Expatica news

Ex-Monaco justice minister held in influence-peddling inquiry

The former justice minister of Monaco was detained Friday by police looking into his relations with a Russian billionaire embroiled in a long-running fraud dispute with a Swiss art dealer.

Philippe Narmino was brought in for questioning after prosecutors opened an inquiry into suspected influence peddling, a source close to the case said.

Narmino quit his post earlier this month after French daily Le Monde detailed his ties with Dmitry Rybolovlev, owner of the AS Monaco football club.

The paper noted that Narmino and his wife were treated with gifts and expensive dinners, and were guests at Rybolovlev’s Swiss chalet in early 2015, just as the fraud dispute erupted between Rybolovlev and Swiss dealer Yves Bouvier.

Bouvier was arrested in Monaco in February 2015, and French news site Mediapart in August published extracts of telephone calls between Rybolovlev’s lawyer and Monaco police officials, suggesting that he may have tipped off the police to Bouvier’s arrival in the principality.

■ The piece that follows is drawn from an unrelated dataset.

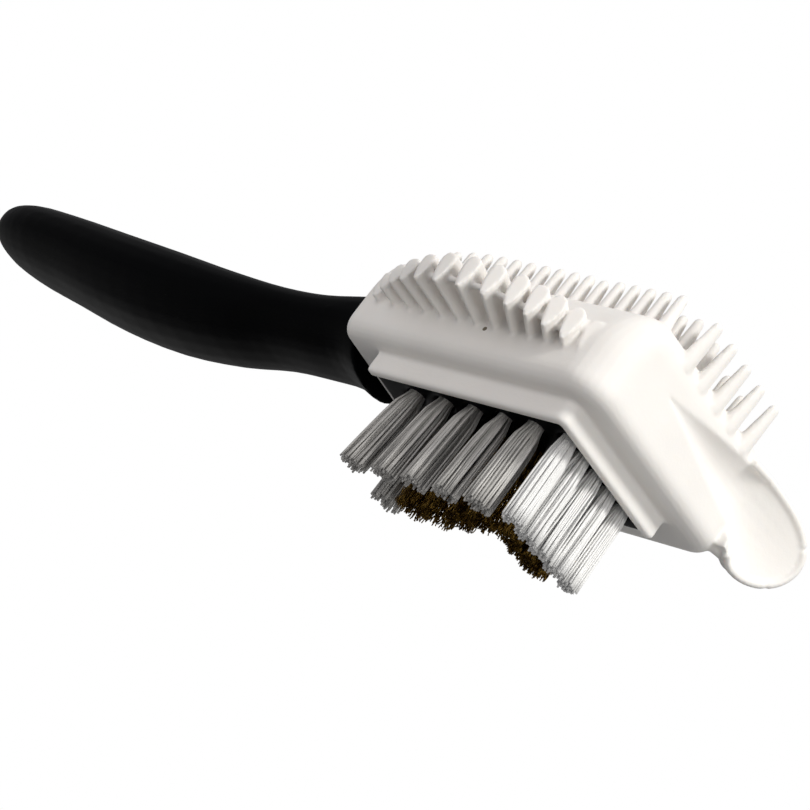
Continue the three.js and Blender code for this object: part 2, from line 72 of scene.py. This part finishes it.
# ---- Studio: a white backdrop, a world that lights more from above, and three soft lamps ----
WORLD_TINT = (0.98, 0.98, 1, 1)
WORLD_BELOW, WORLD_ABOVE = 0.12, 0.54
KEY_PLACE, KEY_POWER, KEY_SIZE = (0.80, -0.16, 0.60), 7.3, 0.3
FILL_PLACE, FILL_POWER, FILL_SIZE = (-0.15, -0.95, 0.10), 2.8, 0.8
LOW_PLACE, LOW_POWER, LOW_SIZE = (0.90, -0.12, -0.16), 2.2, 0.5
KEY_TARGET, FILL_TARGET, LOW_TARGET = (0, 0, 0.03), (-0.02, 0, 0.02), (0, 0, 0.02)
WARM_LIGHT, ROSY_LIGHT = (1, 0.99, 0.96), (1, 0.975, 0.97)
FLOOR_REACH, FLOOR_LEVEL = 3.0, -0.0004
FLOOR_COLOUR, FLOOR_ROUGHNESS = (0.86, 0.86, 0.85, 1), 0.75


def area_light(name, place, target, size, power, colour):
    data = bpy.data.lights.new(name, "AREA")
    data.shape = "DISK"
    data.size = size
    data.energy = power
    data.color = colour
    light = bpy.data.objects.new(name, data)
    light.location = place
    light.rotation_mode = "QUATERNION"
    light.rotation_quaternion = (Vector(target) - Vector(place)).to_track_quat("-Z", "Y")
    bpy.context.collection.objects.link(light)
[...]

“The accusations against me and the repeated attacks sustained by the judiciary no longer allow me to properly assure leadership,” Narmino said in announcing his resignation.

Rybolovlev had once been one of Bouvier’s biggest clients, buying a total of 37 masterpieces worth two billion euros ($2.4 billion) over a decade.

But their relationship collapsed after Rybolovlev claimed he had been hugely overcharged.

Bouvier is also one of the leading organisers of offshore storage facilities for wealthy collectors, shuttling works between high-tech storage facilities in low-tax countries such as Switzerland, Luxembourg and Singapore.

Rybolovlev, who made his fortune in the fertiliser business after the collapse of the Soviet Union, has an art collection to rival major museums, featuring works by artists like Van Gogh, Monet, Rodin, Matisse and da Vinci.